### EXERCISE DETAILS:
Take all the material and copy it exactly.

# Start of LISTED RECORDS

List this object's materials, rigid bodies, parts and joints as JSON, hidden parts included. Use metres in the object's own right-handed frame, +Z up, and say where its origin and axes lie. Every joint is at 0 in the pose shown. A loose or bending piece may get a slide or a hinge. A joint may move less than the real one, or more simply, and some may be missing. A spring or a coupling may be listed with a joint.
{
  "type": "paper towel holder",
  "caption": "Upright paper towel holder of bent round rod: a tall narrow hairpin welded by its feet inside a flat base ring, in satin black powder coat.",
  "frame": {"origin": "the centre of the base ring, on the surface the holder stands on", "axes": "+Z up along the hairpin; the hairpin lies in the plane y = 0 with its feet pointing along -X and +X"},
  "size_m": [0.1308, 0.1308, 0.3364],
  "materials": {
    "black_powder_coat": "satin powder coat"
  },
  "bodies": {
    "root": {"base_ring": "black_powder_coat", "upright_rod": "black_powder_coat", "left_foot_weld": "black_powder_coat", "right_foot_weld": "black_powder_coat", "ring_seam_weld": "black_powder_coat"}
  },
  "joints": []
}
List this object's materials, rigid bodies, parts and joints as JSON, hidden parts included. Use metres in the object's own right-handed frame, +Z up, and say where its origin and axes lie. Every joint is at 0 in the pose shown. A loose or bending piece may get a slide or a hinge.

# End of LISTED RECORDS

### WORKED SOLUTION:
List this object's materials, rigid bodies, parts and joints as JSON, hidden parts included. Use metres in the object's own right-handed frame, +Z up, and say where its origin and axes lie. Every joint is at 0 in the pose shown. A loose or bending piece may get a slide or a hinge. A joint may move less than the real one, or more simply, and some may be missing. A spring or a coupling may be listed with a joint.
{
  "type": "paper towel holder",
  "caption": "Upright paper towel holder of bent round rod: a tall narrow hairpin welded by its feet inside a flat base ring, in satin black powder coat.",
  "frame": {"origin": "the centre of the base ring, on the surface the holder stands on", "axes": "+Z up along the hairpin; the hairpin lies in the plane y = 0 with its feet pointing along -X and +X"},
  "size_m": [0.1308, 0.1308, 0.3364],
  "materials": {
    "black_powder_coat": "satin powder coat"
  },
  "bodies": {
    "root": {"base_ring": "black_powder_coat", "upright_rod": "black_powder_coat", "left_foot_weld": "black_powder_coat", "right_foot_weld": "black_powder_coat", "ring_seam_weld": "black_powder_coat"}
  },
  "joints": []
}
List this object's materials, rigid bodies, parts and joints as JSON, hidden parts included. Use metres in the object's own right-handed frame, +Z up, and say where its origin and axes lie. Every joint is at 0 in the pose shown. A loose or bending piece may get a slide or a hinge.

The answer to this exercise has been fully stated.